■ What is expected
Using the material below, print the line that contains "Recreate this object", the line that contains "a flat surface.", and every line in between, exactly and nothing else.

■ Records to use
**********
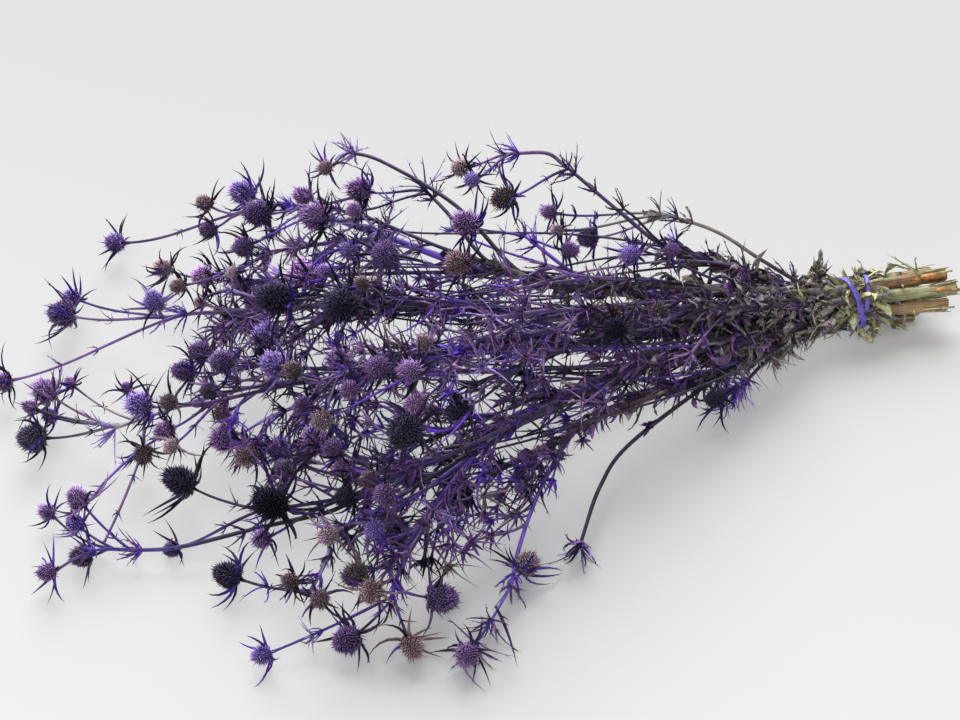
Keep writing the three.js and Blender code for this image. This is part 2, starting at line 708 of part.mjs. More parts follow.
**********
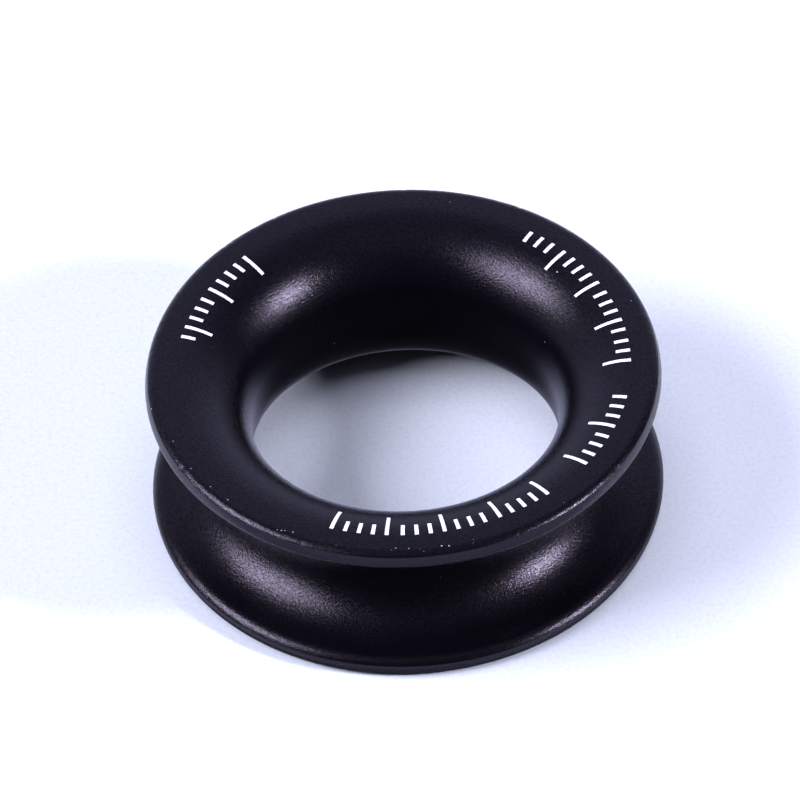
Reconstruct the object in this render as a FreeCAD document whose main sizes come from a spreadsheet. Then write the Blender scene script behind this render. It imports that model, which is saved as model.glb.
**********
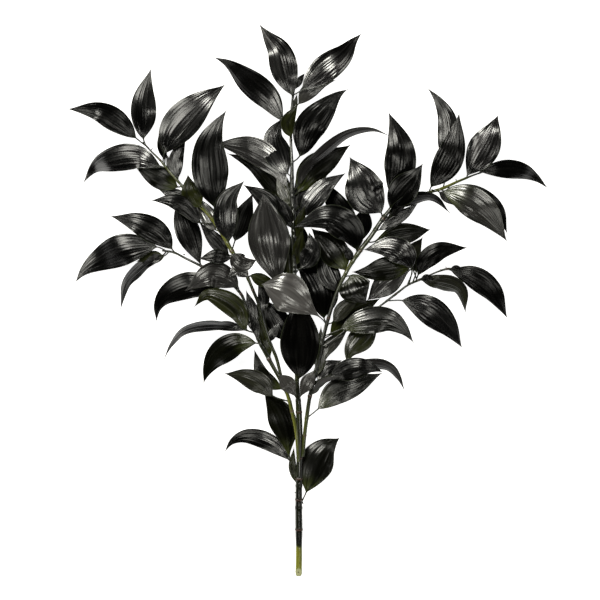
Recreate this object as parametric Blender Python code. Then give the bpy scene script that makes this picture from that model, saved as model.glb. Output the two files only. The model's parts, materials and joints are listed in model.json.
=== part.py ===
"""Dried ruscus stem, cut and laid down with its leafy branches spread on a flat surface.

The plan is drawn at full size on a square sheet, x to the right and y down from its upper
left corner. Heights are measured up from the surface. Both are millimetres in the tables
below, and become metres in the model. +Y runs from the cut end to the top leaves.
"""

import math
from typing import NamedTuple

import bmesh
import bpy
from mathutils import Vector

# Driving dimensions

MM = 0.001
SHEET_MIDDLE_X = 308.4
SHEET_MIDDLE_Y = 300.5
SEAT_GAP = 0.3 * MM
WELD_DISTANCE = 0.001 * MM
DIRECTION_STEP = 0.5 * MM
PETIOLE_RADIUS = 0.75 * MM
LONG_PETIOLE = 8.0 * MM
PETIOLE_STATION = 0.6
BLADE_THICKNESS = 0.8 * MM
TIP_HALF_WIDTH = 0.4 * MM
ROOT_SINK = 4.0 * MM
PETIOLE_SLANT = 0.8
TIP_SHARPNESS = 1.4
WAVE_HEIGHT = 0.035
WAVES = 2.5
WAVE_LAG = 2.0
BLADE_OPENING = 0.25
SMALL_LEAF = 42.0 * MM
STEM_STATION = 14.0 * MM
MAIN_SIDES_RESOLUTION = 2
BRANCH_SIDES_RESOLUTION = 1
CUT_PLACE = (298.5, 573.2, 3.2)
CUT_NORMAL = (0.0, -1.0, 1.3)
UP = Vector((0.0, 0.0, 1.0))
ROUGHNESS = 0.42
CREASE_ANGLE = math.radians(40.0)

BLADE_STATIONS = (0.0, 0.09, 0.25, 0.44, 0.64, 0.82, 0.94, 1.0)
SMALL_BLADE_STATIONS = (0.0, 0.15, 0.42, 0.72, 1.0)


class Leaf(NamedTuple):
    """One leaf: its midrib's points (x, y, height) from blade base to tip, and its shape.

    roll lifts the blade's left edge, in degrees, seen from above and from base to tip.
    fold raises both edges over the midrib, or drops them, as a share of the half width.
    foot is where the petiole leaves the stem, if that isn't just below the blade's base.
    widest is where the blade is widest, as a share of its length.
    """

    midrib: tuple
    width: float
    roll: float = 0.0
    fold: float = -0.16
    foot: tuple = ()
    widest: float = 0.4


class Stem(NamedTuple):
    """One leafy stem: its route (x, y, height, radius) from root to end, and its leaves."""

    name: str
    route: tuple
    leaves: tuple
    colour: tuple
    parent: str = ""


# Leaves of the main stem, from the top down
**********
■ Solution for this exercise
Recreate this object as parametric Blender Python code. Then give the bpy scene script that makes this picture from that model, saved as model.glb. Output the two files only. The model's parts, materials and joints are listed in model.json.
=== part.py ===
"""Dried ruscus stem, cut and laid down with its leafy branches spread on a flat surface.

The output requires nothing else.